要什么奖励呢?我寻思着:“清明前后吃螺丝,眼睛亮又大。”母亲的话在耳边响起。
“有没有多吃螺丝的奖励?”我问。
她说 :“完全可以。”
“有个小孩躲猫猫,躲进缸里把盖盖……”没等母亲把谜面说完。
“螺丝。”我立刻答道。
“谁养你的?这么聪明!”
“捡来的捡来的!”
哈哈……
直到现在回想起来,与母亲在一起逗比的时候,是多么开心幸福啊!
母亲称螺丝为“小荤”也实在是太有道理了,尤其是清明前后的螺丝,肉肥,味鲜美,嚼劲实足。

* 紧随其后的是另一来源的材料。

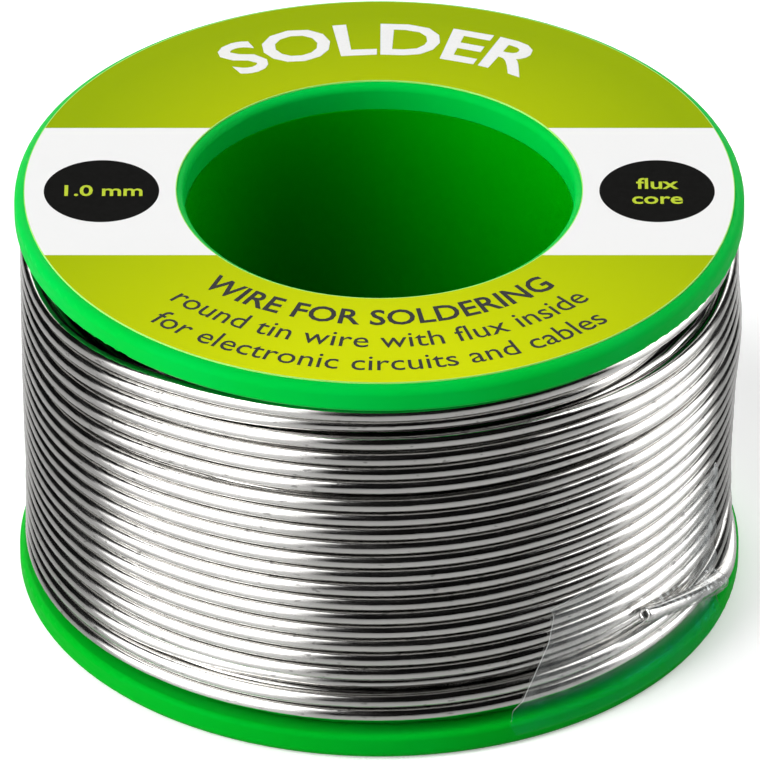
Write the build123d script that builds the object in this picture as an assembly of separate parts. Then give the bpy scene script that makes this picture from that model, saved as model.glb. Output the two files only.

每次母亲在炒螺丝时,那刷拉拉刷拉拉的声响,那不用放什么料就能散发出来的腥香气总会引导我这个有时属猫有时属鸭的谗涎欲滴。当然母亲也并不是什么料都不放的,葱姜啊,料酒啊,只是放得少而甚少,然而食盐就不会少放了,按她的理论是凡水产品要烧得咸才更鲜美。
母亲在生时,家务主要靠她一手劳作。母亲去世后,父亲自然成了孤寡鳏夫。我也工作,成家,与父亲各自生活两地……
多年后的一个清明节,我回家祭母探父,看父亲越来越老去,心里真不是滋味,但是父亲见我回来,倒是蛮乐观开心的,忙着要买些菜弄给我吃,我说你不要忙,我回家不是为了要你忙着给我弄吃的。他说:“知道知道,不弄复杂的,弄简单的。小时候你喜欢吃鱼腥虾蟹,我就炒个‘清明螺’给你尝尝。我来烧,味道嘛?呵呵!你吃了就知道了,保证你吃了还想吃。”于是他赶市买来了约两斤半价格最贵不大亦不小的已经养好剪好屁股直接拿回家好炒的螺丝。
不一会儿,随着阵阵哗啦啦的声响,和飘来股股直诱人入肚的酒香鲜味,那是父亲放了上好的五年以上的“女儿红”所致。父亲将两盘螺丝端上了桌,哇!青螺丝,黄生姜,红辣椒,细白葱……好看!在我的印像里,父亲是不会烧菜的,想不到,他还能烧出如此色香味俱全的“清明螺”。父亲说:“别光看,快尝尝,吃口怎样?”他边说边递给我几根牙签,一如小时候母亲烧好了螺丝总要到她的针线筐里找根小缝针方便我挑螺丝吃。啊,母爱又回来了。我一边接过牙签,迅速拿起一粒螺丝吮,同时又抽出了桌子上的餐巾纸来拭去我将要流下的泪,一边装着辣到了的样子。
“有点辣,但好吃!”我装模作样地解释道。“哦!你吃的那盘没放辣椒啊!”父亲说道,“我不知道你现在是否还善于吃辣吗?所以做了辣与不辣的各一盘。”
“噢!爹爹,我都爱吃!”我终于泪潸潸了。
父亲烧的“清明螺”也确实烧得好吃。
那天父亲告诉我,红烧螺丝乃至一切红烧鱼腥虾蟹的秘籍关键。
啊!“清明螺”真令人魂牵梦萦。今天我全盘接受了我父母亲烧炒螺丝及红烧鱼腥虾蟹的秘籍。儿子的赞赏肯定了我的小成绩。我感到格外得意!也以此文字来祭奠一下我的最勤劳,最聪慧,最慈爱的父母亲大人!